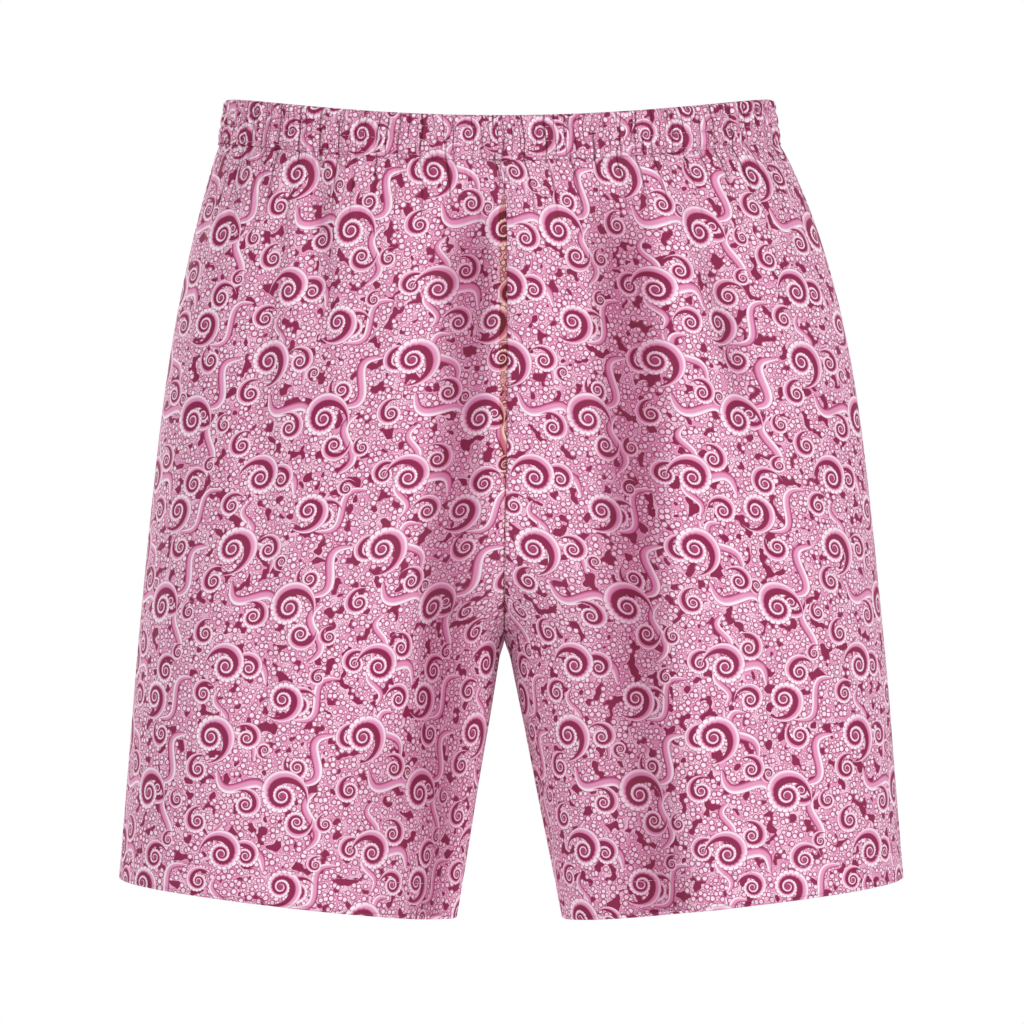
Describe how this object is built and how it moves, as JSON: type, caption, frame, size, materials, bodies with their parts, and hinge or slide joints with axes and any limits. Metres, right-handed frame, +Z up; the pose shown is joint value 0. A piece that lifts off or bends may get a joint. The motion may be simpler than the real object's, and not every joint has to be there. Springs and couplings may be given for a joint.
{
  "type": "pull-on shorts",
  "caption": "Above-knee pull-on shorts with a gathered elastic waistband, straight legs and turned hems, standing open as worn.",
  "frame": {"origin": "centre of the waist opening, at mid-height of the waistband", "axes": "+Z up towards the wearer's waist, the front of the shorts faces -Y, +X is the wearer's left"},
  "size_m": [0.5182, 0.2327, 0.54],
  "materials": {
    "printed_cloth": "satin",
    "waistband_cloth": "satin",
    "hem_cloth": "matte",
    "seam_allowance": "matte",
    "elastic": "matte",
    "thread": "satin"
  },
  "bodies": {
    "seat": {"waistband_casing": "waistband_cloth", "waist_elastic": "elastic", "waist_stitching_upper": "thread", "waist_stitching_middle": "thread", "waist_stitching_lower": "thread", "front_left_panel_hip": "printed_cloth", "front_left_panel_bend": "printed_cloth", "front_right_panel_hip": "printed_cloth", "front_right_panel_bend": "printed_cloth", "back_left_panel_hip": "printed_cloth", "back_left_panel_bend": "printed_cloth", "back_right_panel_hip": "printed_cloth", "back_right_panel_bend": "printed_cloth", "front_rise_seam": "seam_allowance", "back_rise_seam": "seam_allowance", "left_side_seam_hip": "seam_allowance", "left_side_seam_bend": "seam_allowance", "right_side_seam_hip": "seam_allowance", "right_side_seam_bend": "seam_allowance", "left_inseam_bend": "seam_allowance", "right_inseam_bend": "seam_allowance"},
    "left_leg": {"front_left_panel_leg": "printed_cloth", "back_left_panel_leg": "printed_cloth", "left_side_seam_leg": "seam_allowance", "left_inseam_leg": "seam_allowance", "left_hem_turning": "hem_cloth", "left_hem_stitching": "thread"},
    "right_leg": {"front_right_panel_leg": "printed_cloth", "back_right_panel_leg": "printed_cloth", "right_side_seam_leg": "seam_allowance", "right_inseam_leg": "seam_allowance", "right_hem_turning": "hem_cloth", "right_hem_stitching": "thread"}
  },
  "joints": [
    {"name": "left_leg_swing", "type": "hinge", "parent": "seat", "child": "left_leg", "pos_m": [0.1348, 0.0037, -0.367], "axis": [1, 0, 0], "range_deg": [-25, 20], "deforming": ["front_left_panel_bend", "back_left_panel_bend", "left_side_seam_bend", "left_inseam_bend"]},
    {"name": "right_leg_swing", "type": "hinge", "parent": "seat", "child": "right_leg", "pos_m": [-0.1348, 0.0037, -0.367], "axis": [1, 0, 0], "range_deg": [-25, 20], "deforming": ["front_right_panel_bend", "back_right_panel_bend", "right_side_seam_bend", "right_inseam_bend"]}
  ]
}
* * *
== YOUR TASK ==
Repeat the material above in full, keeping every word.

== REPLY TO THE TASK ==
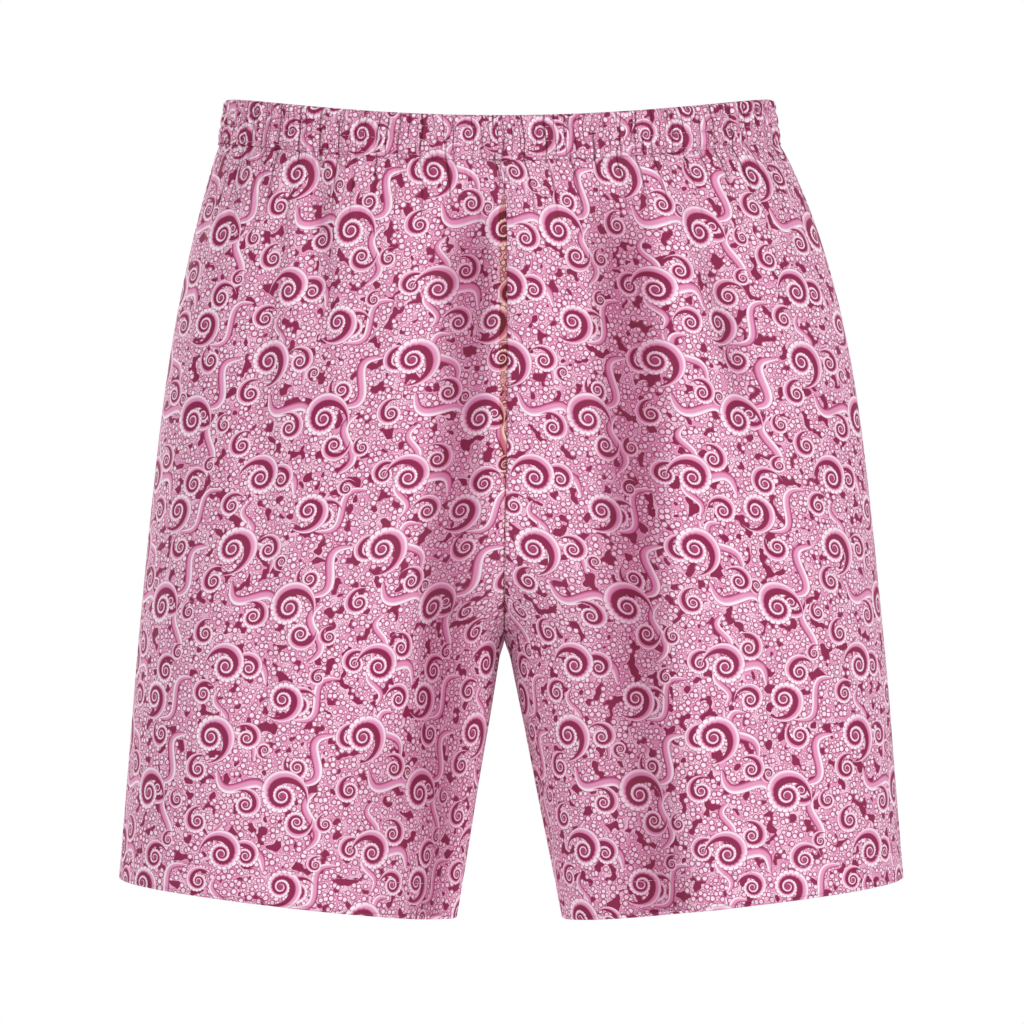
Describe how this object is built and how it moves, as JSON: type, caption, frame, size, materials, bodies with their parts, and hinge or slide joints with axes and any limits. Metres, right-handed frame, +Z up; the pose shown is joint value 0. A piece that lifts off or bends may get a joint. The motion may be simpler than the real object's, and not every joint has to be there. Springs and couplings may be given for a joint.
{
  "type": "pull-on shorts",
  "caption": "Above-knee pull-on shorts with a gathered elastic waistband, straight legs and turned hems, standing open as worn.",
  "frame": {"origin": "centre of the waist opening, at mid-height of the waistband", "axes": "+Z up towards the wearer's waist, the front of the shorts faces -Y, +X is the wearer's left"},
  "size_m": [0.5182, 0.2327, 0.54],
  "materials": {
    "printed_cloth": "satin",
    "waistband_cloth": "satin",
    "hem_cloth": "matte",
    "seam_allowance": "matte",
    "elastic": "matte",
    "thread": "satin"
  },
  "bodies": {
    "seat": {"waistband_casing": "waistband_cloth", "waist_elastic": "elastic", "waist_stitching_upper": "thread", "waist_stitching_middle": "thread", "waist_stitching_lower": "thread", "front_left_panel_hip": "printed_cloth", "front_left_panel_bend": "printed_cloth", "front_right_panel_hip": "printed_cloth", "front_right_panel_bend": "printed_cloth", "back_left_panel_hip": "printed_cloth", "back_left_panel_bend": "printed_cloth", "back_right_panel_hip": "printed_cloth", "back_right_panel_bend": "printed_cloth", "front_rise_seam": "seam_allowance", "back_rise_seam": "seam_allowance", "left_side_seam_hip": "seam_allowance", "left_side_seam_bend": "seam_allowance", "right_side_seam_hip": "seam_allowance", "right_side_seam_bend": "seam_allowance", "left_inseam_bend": "seam_allowance", "right_inseam_bend": "seam_allowance"},
    "left_leg": {"front_left_panel_leg": "printed_cloth", "back_left_panel_leg": "printed_cloth", "left_side_seam_leg": "seam_allowance", "left_inseam_leg": "seam_allowance", "left_hem_turning": "hem_cloth", "left_hem_stitching": "thread"},
    "right_leg": {"front_right_panel_leg": "printed_cloth", "back_right_panel_leg": "printed_cloth", "right_side_seam_leg": "seam_allowance", "right_inseam_leg": "seam_allowance", "right_hem_turning": "hem_cloth", "right_hem_stitching": "thread"}
  },
  "joints": [
    {"name": "left_leg_swing", "type": "hinge", "parent": "seat", "child": "left_leg", "pos_m": [0.1348, 0.0037, -0.367], "axis": [1, 0, 0], "range_deg": [-25, 20], "deforming": ["front_left_panel_bend", "back_left_panel_bend", "left_side_seam_bend", "left_inseam_bend"]},
    {"name": "right_leg_swing", "type": "hinge", "parent": "seat", "child": "right_leg", "pos_m": [-0.1348, 0.0037, -0.367], "axis": [1, 0, 0], "range_deg": [-25, 20], "deforming": ["front_right_panel_bend", "back_right_panel_bend", "right_side_seam_bend", "right_inseam_bend"]}
  ]
}